Der Einstieg in diesen Geschäftszweig war nur eine logische Entscheidung. Kaum jemand besitzt in Sachen Jogginghose schließlich so eine Expertise wie Kiraly.
Kiraly war meist unumstrittener als die Jogginghose
Und das kam so: Als der junge Kiraly Mitte der 1990er Jahre noch für seinen Heimatklub Szombathelyi Haladas spielte, vergaß der klubeigene Zeugwart vor irgendeinem Spiel dessen normale Torwarthose. In der Not bekam Kiraly stattdessen eben eine gerade verfügbare graue Jogginghose. "Wir haben gewonnen und dann eine Siegesserie gestartet. Deswegen habe ich sie einfach immer weiter getragen", erinnert er sich. "Von meinen 26 Jahren als Torwart habe ich 23 in Jogginghose gespielt."
1997 machte er den Stil international. Kiraly wechselte erstmals ins Ausland zu Hertha BSC, später spielte er bei verschiedenen Klubs in England sowie bei Bayer 04 Leverkusen und 1860 München, ehe er 2015 nach Szombathelyi zurückkehrte und dort 2019 seine aktive Karriere beendete. Während Kiraly als Fußballtorwart bei seinen Klubs meist schnell zum unumstrittenen Stammkeeper avancierte, musste die Jogginghose in der Modewelt lange um Anerkennung kämpfen.
Das erste Modell soll der Gründer des französischen Sportartikelherstellers Le Coq Sportif, Emile Camuset, bereits in den 1920er Jahren produziert haben, hinterfragt wurde sie fortan jedoch permanent.

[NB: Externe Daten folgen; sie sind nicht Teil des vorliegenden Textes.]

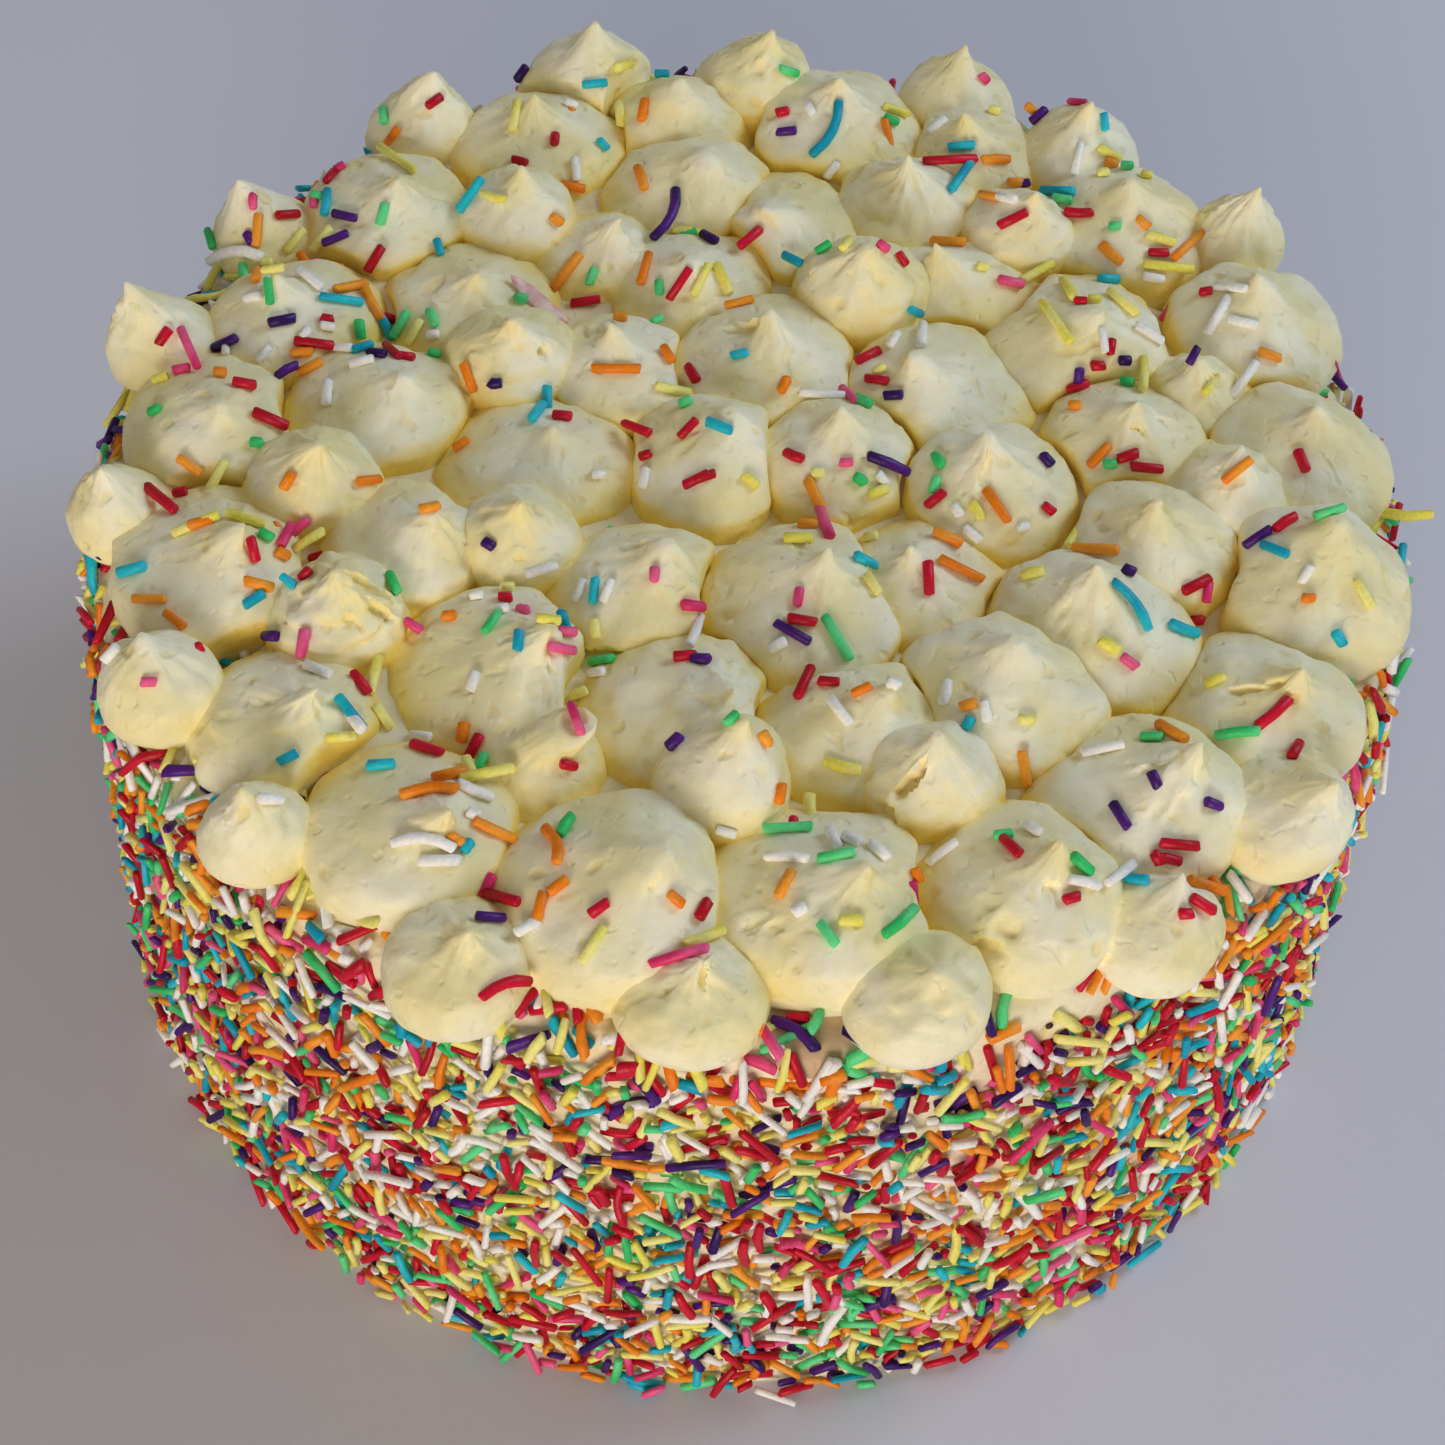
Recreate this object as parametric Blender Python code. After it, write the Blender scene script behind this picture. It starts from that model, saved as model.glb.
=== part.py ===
"""Rainbow cake: a round iced cake with a coat of rod sprinkles on its side and a
top crowded with piped dollops of buttercream.

Metres, +Z up. The origin is the centre of the cake's underside, so the cake
stands on Z = 0. +Y is the far side as the cake is seen, -Y the near side.
"""

import math

import bmesh
import bpy
from mathutils import noise

MM = 0.001

# The cake with its coat of icing and sprinkles.
RIM_HEIGHT = 99.5 * MM  # underside to the top coat of icing
FOOT_RADIUS = 109.3 * MM  # to the outside of the sprinkles, at the foot
RIM_RADIUS = 105.6 * MM  # to the outside of the sprinkles, at the rim
FOOT_FLARE = 1.6 * MM  # sprinkles that slid down and gathered at the foot
FLARE_HEIGHT = 9.0 * MM
RIM_ROUND = 3.0 * MM  # the rim's rounded edge
SIDE_UNEVEN = 0.7 * MM  # how far the side wanders in and out
BODY_SEGMENTS = 64

# The top coat of icing that the dollops are piped on.
COAT_THICKNESS = 2.4 * MM
COAT_RADIUS = 103.6 * MM
COAT_SEGMENTS = 48
FILL_HEIGHT = 5.0 * MM  # how far the dollops' skirts fill the gaps between them
FILL_RADIUS = 75.0 * MM
FILL_EDGE = 12.0 * MM  # over which the filling falls away towards the rim
FIT_GAP = 0.3 * MM  # between the top coat and the cake under it

# One dollop, from its foot to its peak: share of its height, share of its radius.
# A wide one is a low mound with a drawn-out peak, a slim one is drop-shaped.
WIDE_PROFILE = (
    (0.00, 0.90),
    (0.20, 1.00),
    (0.45, 0.89),
    (0.64, 0.56),
    (0.82, 0.20),
)
SLIM_PROFILE = (
    (0.00, 0.86),
    (0.22, 1.00),
    (0.47, 0.88),
    (0.69, 0.55),
    (0.87, 0.20),
)
SLIM_ASPECT = 1.55  # height over radius of a fully slim dollop
WIDE_ASPECT = 1.05
LEAN_POWER = 1.7  # the peak is drawn aside, the foot stays where it is
OUTER_ROW = 72.0  # dollops further out than this are undercut where they face outwards
OUT_OF_ROUND = 0.035
WIDE_SEGMENTS = 10
SLIM_SEGMENTS = 9

# The dollops as they were piped, by hand and uneven: millimetres from the cake's
# centre, radius, height over the top coat, how far the foot is lifted where one
# sits up on its neighbours, and how far the peak leans towards +X and +Y.
LAYOUT = (
    # along the near rim
    (-66.4, -72.6, 8.6, 14.5, 0.5, -0.5, -1),
    (-46, -72, 15, 14.5, 0, 8, -3),
    (-35.5, -92.3, 11, 12.5, 0, 2, 0),
    (-17, -82, 16, 16.5, 0, 9, 2),
    (-3, -94.8, 11, 13, 0, 1, -1),
    (14, -80, 16, 15.5, 0, 6, 0),
    (28, -93, 10.1, 12.5, 0.5, 3, -1),
    (43, -76, 14, 15.5, 0, 4, 2),
    (61.5, -79.5, 9.5, 12, 0, 3, 4),
    (79.2, -59, 10, 13.5, 1.5, 7, -0.5),
    # second row from the near rim
    (-83.7, -50, 9.2, 14.5, 1.5, -2, 1),
    (-67, -55, 13, 14.5, 0, 7, 0),
    (-37, -42, 14.5, 15.5, 0, 10, 1),
    (-29, -60, 11, 12.5, 1, 6, 3),
    (-8.5, -47, 14, 14.5, 0, 8, -2),
    (-1, -62, 10, 18, 3, 3, 2),
    (17, -50, 13, 14.5, 0, 5, 2),
    (29.5, -58, 10.5, 15, 3, 0, -1),
    (40, -42, 14.5, 16.5, 0, 0, 3),
    (59, -60, 15, 16.5, 0, 8, 4),
    (79, -40, 14.5, 15.5, 0, 4, 0),
    # in front of the middle
    (-96.5, -15, 9, 14.5, 1, -2, -1),
    (-83, -27, 14.5, 16.5, 0, 8, 0),
    (-60, -35, 11, 16, 2.5, 1, -1),
    (-68, -9, 11, 16, 2.5, 2, -2),
    (-52, -20, 12, 15.5, 0, 5, -1),
    (-35, -18, 10.5, 16, 2.5, 1, -2),
    (-16, -26, 12.5, 15.5, 0, 5, 2),
    (10, -27, 15.5, 16.5, 0, 3, 3),
    (28, -20, 12.5, 13.5, 0, -3, 0),
    (54, -28, 15, 17.5, 0, -1, 4),
    (62, -12, 13, 17.5, 0, 0, 1),
    (88, -18, 14.5, 18.5, 0, 1, 5),
    # across the middle
    (-87, 4, 14.5, 14.5, 0, 4, -4),
    (-61, 9, 13.5, 14.5, 0, 6, -1),
    (-34, -1, 15, 13.5, 0, 3, 1),
    (-7, 0, 12.5, 16.5, 0, 3, 3),
    (14, 2, 12.5, 16.5, 0, 0, 3),
    (38.5, -1.5, 12.5, 16.5, 0, -2, 3),
    (59, 12, 12.5, 15.5, 0, 1, 0),
    (75, 1, 10, 14.5, 1.5, 1, 1),
    (88, 11, 14.5, 16.5, 0, 1, 1),
    # behind the middle
    (-96, 21, 9.5, 16.5, 1, -5, 0),
    (-77, 27, 14, 14.5, 0, -2, 1),
    (-49, 35, 13.5, 13.5, 0, 2, -2),
    (-40, 21, 11.5, 16, 2.5, 1, -3),
    (-21, 19, 12.5, 15.5, 0, -2, 2),
    (1, 22, 14.5, 16.5, 0, 1, 3),
    (16.5, 41, 11.5, 17, 2.5, 0, -2),
    (31, 21, 14, 14.5, 0, -6, -1),
    (51, 33, 14.5, 15.5, 0, 3, -1),
    (72, 23, 10, 13.5, 0, -1, 1),
    (83, 40, 14, 16.5, 0, -2, 1),
    # second row from the far rim
    (-84, 48.5, 9.8, 14.5, 0, -4.5, 2),
    (-66, 55, 14.5, 14.5, 0, 4, -2),
    (-43, 54, 10.5, 15.5, 1.5, 2, 1),
    (-29, 47, 11.5, 13.5, 0, 4, 1),
    (-13, 43, 12.5, 13, 0, 1, -3),
    (-15, 66, 13.5, 13.5, 0, 4, 0),
    (5, 58, 12.5, 13, 0, -5, -4),
    (23, 64, 11.5, 15.5, 1, 0, 0),
    (34, 45, 12.5, 13.5, 0, -6, 1),
    (42, 58, 10.5, 15.5, 1, 3, 0),
    (61, 62, 14.5, 15.5, 0, 0, 2),
    (79.5, 61, 8.9, 16.5, 1, 2, 0),
    # along the far rim
    (-62, 78, 10, 15.5, 0, 2, 2),
    (-41, 75, 14, 14.5, 0, -1, 1),
    (-34, 91, 12, 16.5, 0, 1, 3),
    (-18, 84, 13, 14.5, 0, 1, -1),
    (-5, 93, 11, 16.5, 0, 3, 2),
    (11, 84, 14.5, 16.5, 0, -1, 0),
    (32, 92, 10.5, 15.5, 0, 0, 3),
    (36, 80, 12.5, 14.5, 0, -3, -1),
    (53, 79, 11.5, 16.5, 0, 1, 3),
)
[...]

Modepapst Karl Lagerfeld etwa verkündete 2012: "Wer eine Jogginghose trägt, hat die Kontrolle über sein Leben verloren."
Kiraly ließ sich davon selbstverständlich nicht beirren. Ganz im Gegenteil: Vier Jahre nach diesem vernichtenden Urteil qualifizierte er sich mit der ungarischen Nationalmannschaft vollkommen kontrolliert für die Europameisterschaft 2016 - und trug seine Jogginghose daraufhin ausgerechnet in Lagerfelds Wahlheimt Frankreich stolz über die lokalen Grünflächen und sogar bis ins Achtelfinale.
© imago images
Kiraly verzichtet im privaten Rahmen auf Jogginghosen
Anschließend stieg er mit seinem eigenen Modell in den Markt ein. "Damals bin ich gerade 40 Jahre alt geworden und habe mir gedacht: 'Das ist ein gutes Alter, um eine eigene Jogginghose zu produzieren'", sagt Kiraly. "Das Logo auf der Jogginghose zeigt meinen Jubel, als ich mich mit Ungarn für die EM qualifiziert habe. Stoff und Schnitt habe ich selbst ausgewählt."

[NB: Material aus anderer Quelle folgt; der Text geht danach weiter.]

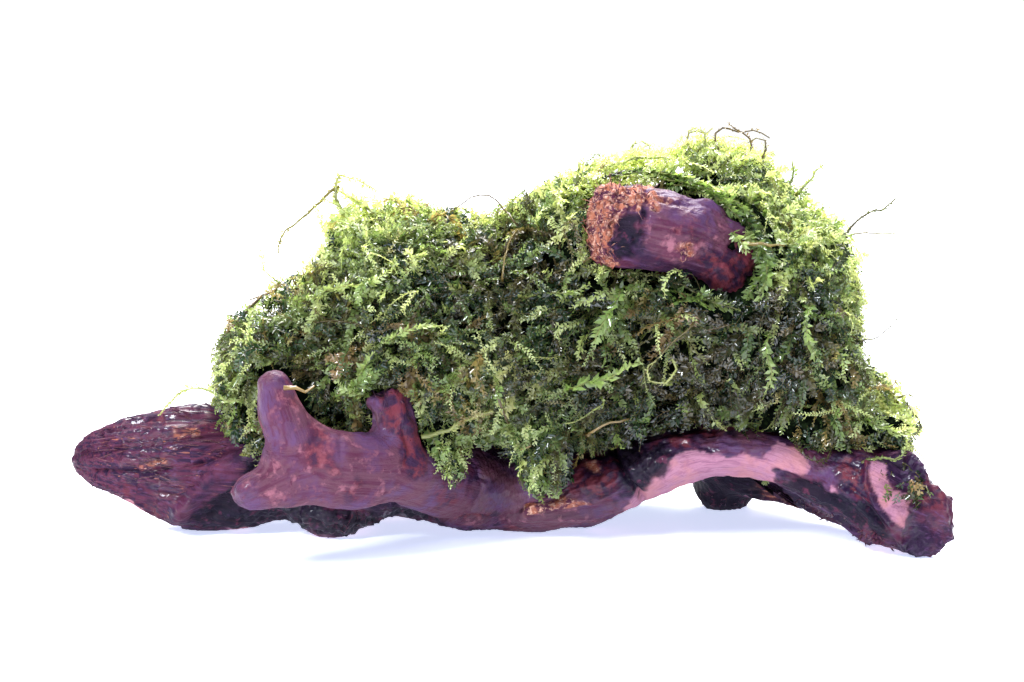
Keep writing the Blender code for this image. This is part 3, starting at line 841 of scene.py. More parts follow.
def wood_material(name, settings):
    """Wet driftwood: grain along the limb, pale dry skin, torn orange fibre, dark wet bark, and near-black painted
    shade where the dark mask lies.
    """
    material, sheet, shader, _ = new_material(name)
    grain = sheet.attribute("grain", vector=True)
    here = sheet.add("ShaderNodeTexCoord").outputs["Object"]
    mauve, warm, dry, torn, dark, red, wet, split = (
        sheet.attribute(mask) for mask in ("mauve", "warm", "dry", "torn", "dark", "red", "wet", "split")
    )
    lines = sheet.noise(grain, 1.0, (0.04, 1, 1), 4, 0.62, 0.3)
    fine = sheet.noise(grain, 3.2, (0.06, 1, 1), 3, 0.6)
    thread = sheet.noise(grain, 1.7, (0.03, 1, 1), 2, 0.5)
    blotch = sheet.noise(here, 130, (1, 1, 1), 4, 0.6)
    mottle = sheet.noise(here, 420, (1, 1, 1), 3, 0.6)
    speck = sheet.noise(here, 1300, (1, 1, 1), 2, 0.5)
    bark = sheet.mix(sheet.ranged(blotch, 0.44, 0.62), (*settings.wet_bark, 1), (*settings.red_bark, 1))
    bark = sheet.mix(sheet.ranged(lines, 0.50, 0.68, 0.0, 0.7), bark, (*settings.mauve_bark, 1))
    strips = sheet.mix(sheet.ranged(lines, 0.40, 0.56), (*settings.wet_bark, 1), (*settings.red_bark, 1))
    strips = sheet.mix(sheet.ranged(fine, 0.54, 0.70, 0.0, 0.8), strips, (*settings.mauve_bark, 1))
    strips = sheet.mix(sheet.ranged(thread, 0.66, 0.74, 0.0, 0.8), strips, (*settings.torn_fibre, 1))
    bark = sheet.mix(split, bark, strips)
    skin = sheet.mix(sheet.ranged(blotch, 0.42, 0.62), (*settings.mauve_bark, 1), (*settings.warm_bark, 1))
    skin = sheet.mix(sheet.ranged(mottle, 0.50, 0.68, 0.0, 0.75), skin, (*settings.red_bark, 1))
    skin = sheet.mix(sheet.ranged(lines, 0.34, 0.48, 0.7, 0.0), skin, (*settings.red_bark, 1))
    colour = sheet.mix(mauve, bark, skin)
    brown = sheet.mix(sheet.ranged(lines, 0.42, 0.58), (*settings.red_bark, 1), (*settings.warm_bark, 1))
    brown = sheet.mix(sheet.ranged(mottle, 0.52, 0.70), brown, (*settings.rosy_bark, 1))
    colour = sheet.mix(sheet.math("MULTIPLY", warm, sheet.ranged(blotch, 0.36, 0.52, 0.35, 0.9)), colour, brown)
    scarlet = sheet.mix(sheet.ranged(mottle, 0.40, 0.60), (*settings.wet_bark, 1), (*settings.deep_red, 1))
    colour = sheet.mix(sheet.math("MULTIPLY", red, 0.85), colour, scarlet)
    pale = sheet.mix(sheet.ranged(fine, 0.32, 0.58), (*settings.dry_shade, 1), (*settings.dry_skin, 1))
    pale = sheet.mix(sheet.ranged(blotch, 0.44, 0.58, 0.0, 0.65), pale, (*settings.dry_salmon, 1))
    pale = sheet.mix(sheet.ranged(mottle, 0.30, 0.46, 0.5, 0.0), pale, (*settings.dry_shade, 1))
    colour = sheet.mix(dry, colour, pale)
    fibre = sheet.mix(sheet.ranged(mottle, 0.40, 0.58), (*settings.red_bark, 1), (*settings.torn_fibre, 1))
    fibre = sheet.mix(sheet.ranged(speck, 0.50, 0.66), fibre, (*settings.pale_fibre, 1))
    streaky = sheet.mix(split, (1, 1, 1, 1), sheet.ranged(lines, 0.44, 0.56))
    colour = sheet.mix(sheet.math("MULTIPLY", torn, streaky), colour, fibre)
    # Painted shade: near-black under the wood and in its hollows, where the dark mask lies, partly the wet wood's own
    # dark colour.
    black = sheet.mix(sheet.ranged(mottle, 0.56, 0.70), (0.006, 0.004, 0.012, 1), (*settings.red_bark, 1))
    black = sheet.mix(sheet.ranged(speck, 0.60, 0.72, 0.0, 0.25), black, (*settings.mauve_bark, 1))
    colour = sheet.mix(sheet.math("MULTIPLY", dark, 0.92), colour, black)
    sheet.link(colour, shader.inputs["Base Color"])
    matt = sheet.math("MAXIMUM", dry, sheet.math("MAXIMUM", torn, sheet.math("MULTIPLY", dark, 0.5)))
    gloss = sheet.math("MULTIPLY", wet, sheet.math("SUBTRACT", 1.0, matt, True))
    sheet.link(sheet.ranged(gloss, 0.0, 0.8, 0.62, 0.40), shader.inputs["Roughness"])
    sheet.link(sheet.ranged(gloss, 0.1, 0.9, 0.0, 0.85), shader.inputs["Coat Weight"])
    shader.inputs["Coat Roughness"].default_value = 0.08
    shader.inputs["Coat IOR"].default_value = 1.27
    shader.inputs["Specular IOR Level"].default_value = 0.15
    furrows = sheet.add("ShaderNodeBump")
    furrows.inputs["Strength"].default_value = 1.0
    furrows.inputs["Distance"].default_value = 0.45 * MM
    sheet.link(sheet.math("ADD", lines, sheet.math("MULTIPLY", mottle, 0.6)), furrows.inputs["Height"])
    delicate = sheet.add("ShaderNodeBump")
    delicate.inputs["Strength"].default_value = 0.8
    delicate.inputs["Distance"].default_value = 0.15 * MM
    sheet.link(sheet.math("ADD", fine, speck), delicate.inputs["Height"])
    sheet.link(furrows.outputs["Normal"], delicate.inputs["Normal"])
    sheet.link(delicate.outputs["Normal"], shader.inputs["Normal"])
    return material


def colour_property(name, description, default):
    return FloatVectorProperty(
        name=name, description=description, subtype="COLOR", size=3, min=0, max=1, default=default
    )


def length_property(name, description, default):
    return FloatProperty(name=name, description=description, unit="LENGTH", precision=5, default=default)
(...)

Verfügbar ist die sogenannte K1RALY MACKO - was übersetzt so viel wie "Kiraly Teddybär" bedeutet - im traditionellen grau sowie im kecken schwarz. Sie verfügt beidseitig über Taschen, mit einem Band kann der Bund verengt und geweitet werden. Maschinenwaschbar bei 30 bis 40 Grad, nicht trocknergeeignet. Der Kaufpreis beträgt 9.000 Forint im Onlineshop zuzüglich 1.500 Forint Versandkosten, zusammengerechnet also etwa 30 Euro. Auf Wunsch verziert sie Kiraly sogar mit einer persönlichen Widmung.
Während die Jogginghose wegen der Coronakrise von der reinen Freizeit- zur Freizeit- und-Arbeitsbekleidung von Millionen Menschen wurde, legt Kiraly aber weiterhin größten Wert auf eine strickte Trennung. "Abgesehen von Trainingseinheiten oder Spielen habe ich noch nie eine Jogginghose getragen. Das reicht mir bei der Arbeit", sagt er. "Zuhause trage ich nur kurze Hosen."